Maulana sengaja datang lebih awal ke sekolah
pagi itu. Tepat seperti dugaannya, Sabam sudah datang terlebih dahulu. Wajah
temannya itu terlihat kusut dan Maulana tahu penyebabnya.
“Ul,
handphone ku hilang waktu pulang sekolah. Kamu lihat gak, Ul?”, tanya Sabam
dengan wajah melas.
“Oh
itu. Kemarin aku menemukannya di kolong meja kita. Karena takut hilang, aku
bawa pulang. Ini kok aku bawa!”, jawab Maulana segera membuka tas sekolahnya.
Wajah
Sabam berubah menjadi cerah kembali. Sebuah senyuman tersungging di bibirnya
saat melihat handphone yang ia cari itu masih ada.
“Syukurlah
ternyata ada sama kamu ya Ul. Terima kasih banyak! Kalau nggak ada kamu pasti
handphone ku sudah hilang!”, Sabam menjabat tangan Maulana berkali-kali dan
mengguncang bahu temannya itu.
Hati
Maulana serasa penuh ketenangan. Ia tersenyum dan menjawab singkat ucapan
terima kasih dari temannya itu. Ia menaruh tasnya di kursi sebelah Sabam.
“Maulana,
kamu kenapa? Kayaknya kamu lagi ada masalah ya?”, tanya Sabam tiba-tiba.
Maulana
tertegun.
“Akhir-akhir
ini kamu jadi sering dimarahin guru dan nggak konsen kalau di kelas. Memangnya
ada masalah apa sih, Ul? Ayo cerita aja, kita kan teman!”, Sabam menepuk pundak
Maulana seolah semakin memaksanya untuk bercerita.
“Sebenarnya
aku sedang bingung. Ibuku sedang sakit dan kami tidak punya uang. Aku tidak
tega melihat ibuku seperti itu”, Maulana akhirnya mau bercerita untuk pertama
kalinya.
Sabam terdiam
dan memilih lanjut mendengarkan cerita Maulana hingga selesai.
“Kalau
begitu nanti malam aku dan mamaku akan ke rumah kamu. Ibu ku kan dokter. Siapa
tau bisa membantu”, kata Sabam sambil tersenyum.
“Ta-tapi”,
Maulana seolah tidak percaya dengan perkataan temannya itu.
“Sudah
, nggak usah sungkan! Ini sebagai balas budiku karena kamu sudah mengembalikan
handphone-ku!”, kata Sabam.
Tak
pernah Maulana sebahagia itu dalam hidupnya. Di malam hari, Sabam beserta orang
tuanya benar-benar datang ke rumah Maulana. Akhirnya ibunya pun dapat
berkonsultasi langsung dengan dokter dan mendapatkan obat agar bisa lekas
sembuh. Maulana amat bersyukur telah membatalkan niat buruknya waktu itu.

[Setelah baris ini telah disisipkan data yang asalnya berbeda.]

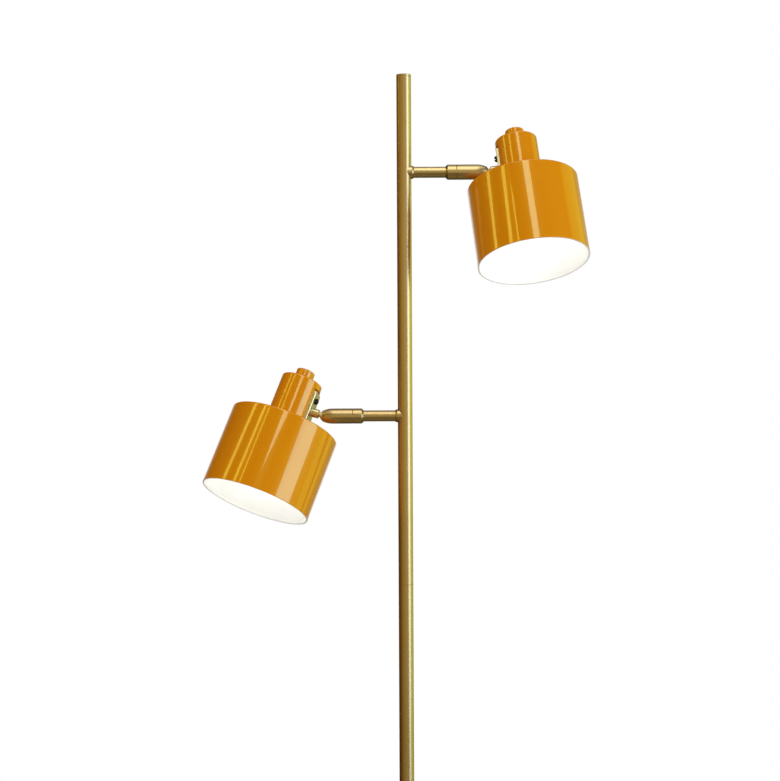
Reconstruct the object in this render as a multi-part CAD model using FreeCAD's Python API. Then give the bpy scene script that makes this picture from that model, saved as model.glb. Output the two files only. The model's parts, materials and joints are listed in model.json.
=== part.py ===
import FreeCAD, Part
import math
import os

from FreeCAD import Placement, Rotation, Vector

# Floor lamp with two swivelling cylinder shades on one brass pole.
# Millimetres. +X is to the right and -Y to the front of the lamp, +Z is up.
# The origin is the centre of the base's underside, on the pole's axis.

# ---------------------------------------------------------------- clearances
thread_gap = 0.05        # radial play of one piece screwed or slipped into another
running_gap = 0.05       # play between pieces that turn on each other
ball_gap = 0.10          # play round the ball

# ---------------------------------------------------------------- base
cover_radius = 130.0
cover_wall = 1.2
cover_edge_radius = 6.0
cover_floor_gap = 0.8
weight_inset = 2.8       # cover's wall in to the weight
weight_thickness = 16.0
weight_chamfer = 4.0
pad_inset = 3.0          # weight's edge in to the pad
pad_thickness = 2.0
collar_radius = 15.0
collar_top_radius = 10.5
collar_height = 10.0
collar_step = 2.5        # height of the collar's straight foot

# ---------------------------------------------------------------- cord outlet
cord_bore_radius = 3.2
bush_wall = 1.4
bush_flange_radius = 6.4
bush_flange_thickness = 2.0
bush_depth = 6.0         # how far the bush reaches in behind the cover's skirt
bush_height = 7.6        # height of the bush's axis above the floor
cord_groove_width = 9.6

# ---------------------------------------------------------------- pole
pole_radius = 8.0
pole_wall = 1.2
section_length = 550.0
section_names = ("pole_bottom", "pole_middle", "pole_top")
cap_thickness = 2.5
cap_edge = 0.5
cap_spigot_length = 12.0
insert_length = 25.0     # threaded inserts and joint studs inside the tube ends
joint_thread_radius = 5.0
joint_thread_length = 20.0
wire_bore_radius = 3.4

# ---------------------------------------------------------------- foot stud and nut
foot_stud_engagement = 22.0
foot_stud_end = 3.0      # height of the stud's lower end above the floor
nut_recess_radius = 15.0
nut_recess_depth = 7.5
foot_nut_flats = 17.0
foot_nut_height = 4.5
foot_flange_radius = 12.0
foot_flange_thickness = 2.0

# ---------------------------------------------------------------- arms
arm_drops = {"upper": 106.0, "lower": 370.0}     # pole's top down to each arm's axis
arm_radius = 6.0
arm_wall = 1.0
saddle_radius = 7.2
saddle_end_radius = 6.4
saddle_reach = 10.6      # pole's axis to the saddle's flat outer face
arm_thread_length = 12.0
nipple_radius = 4.0
nipple_bore_radius = 2.8
nipple_inner_end = 1.4   # pole's axis to the nipple's end inside the pole
arm_nut_flats = 8.6
arm_nut_height = 2.6

# ---------------------------------------------------------------- swivel on the arm
ball_reach = 87.0        # pole's axis to the ball's centre
housing_radius = 8.25
housing_start = 57.0     # pole's axis to the seam between collar and housing
nose_length = 12.1       # tapering front of the housing
mouth_lip = 0.5
mouth_grip = 0.95        # how far the mouth closes in over the ball
housing_thread_radius = 6.9
housing_bore_radius = 6.6
lock_collar_length = 12.0
lock_collar_chamfer = 2.2
seam_chamfer = 0.35
seat_length = 4.5
seat_setback = 3.2       # ball's centre back to the seat's front face
seat_bore_radius = 3.0
spring_disc_count = 4
spring_disc_thickness = 0.5
spring_disc_cone = 0.4
spring_disc_bore = 3.6

# ---------------------------------------------------------------- ball stud
ball_radius = 5.8
stud_neck_radius = 2.6
stud_neck_end = 6.2      # ball's centre to where the neck begins to widen
stud_collar_radius = 4.8
stud_collar_start = 7.4
stud_thread_radius = 3.0
stud_bore_radius = 1.6
stud_nut_flats = 9.0
stud_nut_height = 2.3
stud_end_margin = 0.2

# ---------------------------------------------------------------- shade and neck
shade_radius = 60.0
shade_height = 90.5
shade_wall = 1.2
shade_edge_radius = 1.4
shade_hem_width = 2.0
shade_hem_height = 2.2
neck_radius = 23.0
neck_height = 54.5
neck_wall = 1.5
neck_top_wall = 2.0
neck_edge_radius = 1.8
finial_radius = 10.3
finial_height = 11.8
finial_edge_radius = 1.2
finial_thread_depth = 8.0

# ---------------------------------------------------------------- bracket on the neck
ball_offset = 38.6       # shade's axis to the ball's centre
ball_height = 23.1       # shade's top face up to the ball's centre
flat_depth = 3.2         # flat milled into the neck's side
flat_wall = 2.0
flat_margin = 1.7        # flat's upper end above the plate
plate_length = 45.0
plate_width = 20.0
plate_thickness = 3.0
plate_corner = 3.0
plate_edge = 0.4
screw_spacing = 26.0
screw_radius = 1.5
screw_head_radius = 3.4
screw_head_height = 2.8
screw_slot_width = 0.9
screw_slot_depth = 1.1
screw_end = 1.2          # screw's tip past the neck's inner wall

# ---------------------------------------------------------------- lampholder and bulb
top_thread_radius = 5.0
top_thread_bore = 3.4
top_thread_grip = 8.0    # length of thread in the lampholder
locknut_flats = 14.0
locknut_height = 3.0
holder_radius = 14.0
holder_boss_radius = 8.0
holder_boss_height = 3.5
holder_shoulder_height = 6.0
holder_gap = 0.3         # locknut down to the lampholder's top
holder_reach = 8.0       # shade's top face down to the lampholder's mouth
shell_radius = 8.0
shell_wall = 0.8
shell_length = 25.0
shell_setback = 2.0
holder_bore_depth = 32.0
contact_radius = 4.0
contact_thickness = 1.0
ring_radius = 18.0
ring_height = 5.0
ring_notch_count = 8
ring_notch_radius = 1.5
cap_radius = 7.0
cap_wall = 0.5
cap_length = 23.0
cap_tip_radius = 2.4
cap_insulator_height = 4.0
glass_radius = 22.5
glass_wall = 0.9
glass_length = 50.0      # lampholder's mouth down to the bulb's tip
glass_neck_radius = 6.4
glass_neck_length = 9.0  # glass held inside the bulb's cap
glass_flare_sag = 1.4

# ---------------------------------------------------------------- how the shades stand at rest
# Degrees: turn about the arm, tilt of the stud away from the arm, roll about the stud.
rest_angles = {"upper": (33.6, -9.9, -52.8), "lower": (-43.6, 21.5, 22.8)}
arm_headings = {"upper": 0.0, "lower": 180.0}    # arms point right and left

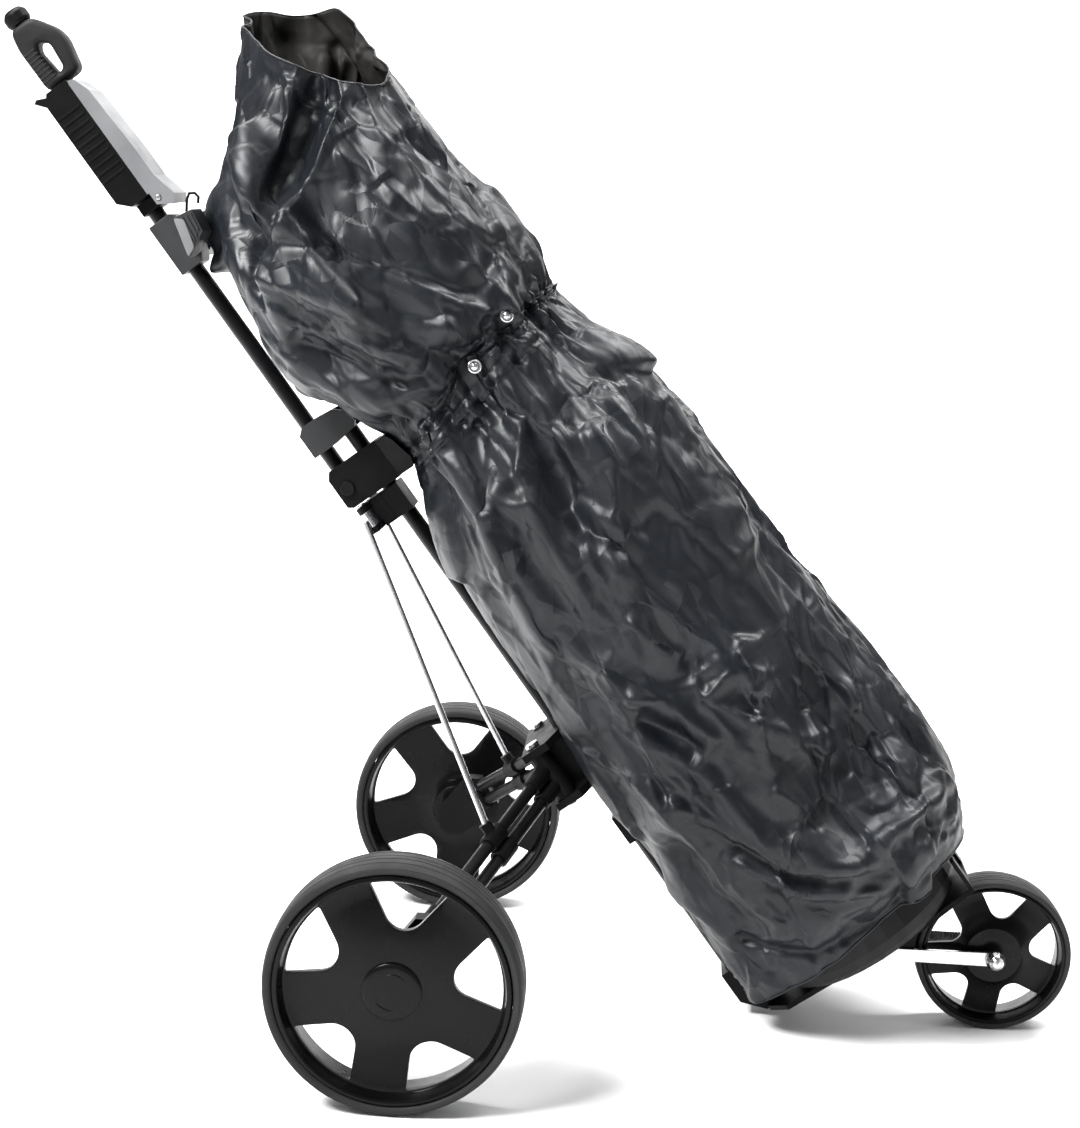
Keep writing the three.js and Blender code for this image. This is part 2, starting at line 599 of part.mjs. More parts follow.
// Wire hook on the bracket's right wing for the end of an elastic strap.
{
  const wire = 1.6;
  const path = [[312, 871.1], [320, 881], [326, 885], [331, 882], [332, 876], [327.5, 871]];
  const at = ([n, h]) => [n, -45, h];
  const rods = path.slice(1).map((p, i) => bar(at(path[i]), at(p), wire, 8));
  const knees = path.slice(1, -1).map((p) => new THREE.SphereGeometry(wire, 10, 8).translate(...at(p)));
  onTilt("strap_hook", join(...rods, ...knees), "black_paint");
}

// ---- the part, with the middle of its bounding box over the origin ------------------------------
const part = new THREE.Group();
part.add(cart);
part.updateMatrixWorld(true);
const box = new THREE.Box3().setFromObject(part, true);
cart.position.x = -(box.min.x + box.max.x) / 2;
part.updateMatrixWorld(true);

export default part;
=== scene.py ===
import json
import math

import bmesh
import bpy
import numpy as np
from mathutils import Matrix, Vector, kdtree
from mathutils.bvhtree import BVHTree


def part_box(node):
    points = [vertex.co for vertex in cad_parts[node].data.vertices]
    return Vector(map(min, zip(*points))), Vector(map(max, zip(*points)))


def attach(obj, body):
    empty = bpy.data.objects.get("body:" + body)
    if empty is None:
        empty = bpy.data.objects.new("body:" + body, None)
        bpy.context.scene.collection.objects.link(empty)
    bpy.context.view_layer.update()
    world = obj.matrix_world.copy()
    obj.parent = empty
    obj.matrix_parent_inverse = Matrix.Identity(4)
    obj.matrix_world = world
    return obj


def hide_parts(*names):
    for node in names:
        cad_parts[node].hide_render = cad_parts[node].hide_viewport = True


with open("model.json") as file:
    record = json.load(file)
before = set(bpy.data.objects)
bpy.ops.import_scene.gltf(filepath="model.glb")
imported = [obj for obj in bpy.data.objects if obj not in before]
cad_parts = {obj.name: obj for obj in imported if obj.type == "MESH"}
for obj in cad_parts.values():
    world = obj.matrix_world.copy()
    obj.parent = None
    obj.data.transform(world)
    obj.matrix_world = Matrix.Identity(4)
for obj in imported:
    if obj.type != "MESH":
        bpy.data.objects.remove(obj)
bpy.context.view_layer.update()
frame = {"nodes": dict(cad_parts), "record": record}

MM = 0.001


def span(node):
    low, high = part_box(node)
    return np.array(low, float), np.array(high, float)


# ---- the two working frames --------------------------------------------------------------------
# Axle line of the rear wheels on the floor is the origin of the leaning frame, whose first axis n
# runs square to the tubes towards the bag and whose last axis h runs up along them.
_low, _high = span("rim_rear_right")
AXLE_X = float((_low[0] + _high[0]) / 2)
LEAN = math.radians(37)
C, S = math.cos(LEAN), math.sin(LEAN)


def tilt(n, y, h):
    """Point of the leaning frame, in millimetres, as a row-frame point in metres."""
    return Vector((n * C * MM - h * S * MM + AXLE_X, y * MM, n * S * MM + h * C * MM))


def tilt_array(p):
    """The same for an array of points in millimetres."""
    out = np.empty_like(p)
    out[..., 0] = (p[..., 0] * C - p[..., 2] * S) * MM + AXLE_X
    out[..., 1] = p[..., 1] * MM
    out[..., 2] = (p[..., 0] * S + p[..., 2] * C) * MM
    return out


N_AXIS = Vector((C, 0, S))
H_AXIS = Vector((-S, 0, C))

# ---- camera ------------------------------------------------------------------------------------
CAM_AT = Vector((AXLE_X + 0.2492, -2.2755, 0.9238))
CAM_YAW, CAM_PITCH, CAM_ROLL = math.radians(-3.405), math.radians(10.322), math.radians(1.876)
CAM_LENS = 66.39


def make_camera():
    forward = Vector((math.sin(CAM_YAW) * math.cos(CAM_PITCH), math.cos(CAM_YAW) * math.cos(CAM_PITCH),
                      -math.sin(CAM_PITCH)))
    right = Vector((math.cos(CAM_YAW), -math.sin(CAM_YAW), 0))
    up = right.cross(forward)
    r = right * math.cos(CAM_ROLL) + up * math.sin(CAM_ROLL)
    u = up * math.cos(CAM_ROLL) - right * math.sin(CAM_ROLL)
    data = bpy.data.cameras.new("camera")
    data.lens = CAM_LENS
    data.sensor_width = 36
    cam = bpy.data.objects.new("camera", data)
    m = Matrix((r, u, -forward)).transposed().to_4x4()
    m.translation = CAM_AT
    cam.matrix_world = m
    bpy.context.scene.collection.objects.link(cam)
    bpy.context.scene.camera = cam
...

Ternyata kejujuran tidak akan pernah membawa kehancuran. Justru kebohongan lah
yang akan menjerumuskan diri ke dalam kesengsaraan. Sejak itu, Maulana dan
Sabam pun menjadi sahabat karib.
Eaaaa wahahahaha nggak nyangka manusia semacam gue bisa membuat cerita seindah ini. Gue kagum akan Maulana, keren banget dia.
Tapi kenyataannya, pas hari H, gue sama sekali nggak pake cerpen ini! Yes!! Pas diundi, cerpen yang gue dapet harus bertema "Ketulusan"!! Iya ketulusan!! Padahal sebenarnya cerita si Maulana ini bisa kepake untuk tema ketulusan, tapi ya sudahlah. Cerpen baru gue pun tidak lolos! Wuahahaha!!
Maka dari itu dari pada cerpen ini nggak kepake sama sekali, gue dengan suka rela membagi cerita ini untuk kita semua di blog tercinta ini. Buat adek-adek yang perlu cerpen bertema kejujuran, silakan copas cerita saya jika ini demi tugas kalian. Misalkan untuk dicari unsur intrinsiknya, silakan. Tapi jangan buat diklaim sebagai karya pribadi ya! Ingat kebohongan dapat membawa kita ke dalam kesengsaraan!!
Oke, nanti gue mau ngepost lagi karena bisa dibilang minggu ini merupakan minggu-minggu berkesan yang pernah ada. So, makasih udah mau membaca cerpen gue. and bye-bye!